Sino Life won approval from the China Insurance Regulatory Commission (CIRC) to invest in H shares and red-chips, the semi-official newspaper said.

Sino Life, a relatively small insurer set up in 2001 in Shanghai, had total assets of 10 billion yuan at the end of May, according to the newspaper.

The CIRC announced in late July that Beijing would allow Chinese insurers to invest 15 per cent of their assets abroad under long-awaited regulations marking the latest relaxation of China's capital controls.

The rules fleshed out a decision taken in April last year by the State Council, China's cabinet, to let financial institutions invest some of their clients' funds abroad under the landmark Qualified Domestic Institutional Investor (QDII) scheme.

Other regulators earlier this year published detailed QDII rules for banks, brokerages and asset management companies.

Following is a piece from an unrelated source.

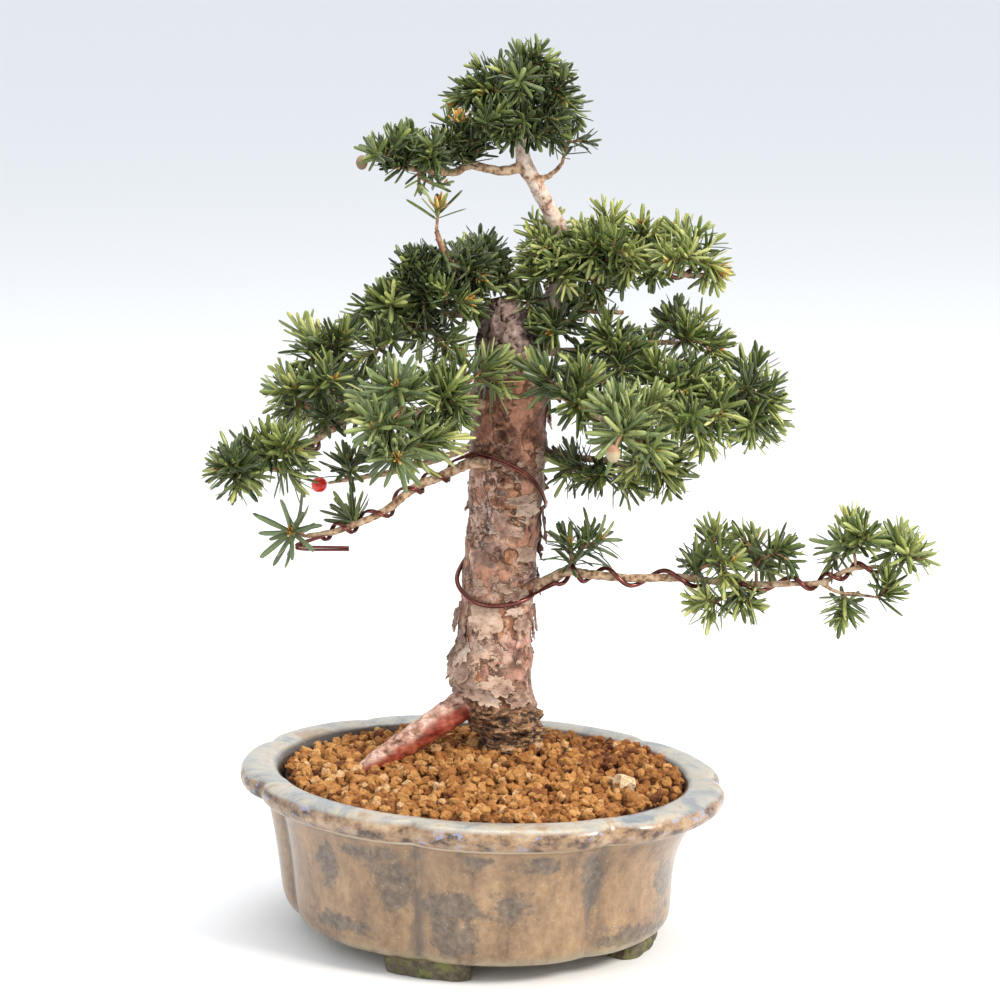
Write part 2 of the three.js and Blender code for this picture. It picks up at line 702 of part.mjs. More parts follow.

The assets of all insurance firms operating in China were 2.53 trillion yuan at the end of June, potentially making 380 billion yuan available for overseas investment.

However, the actual totals will be determined by the State Administration of Foreign Exchange, the currency regulator, which will allot quotas to individual insurers - as it does for banks and fund managers.

A few insurers were already permitted to invest in overseas stocks before the new regulations, but only using foreign exchange raised from initial public offerings overseas.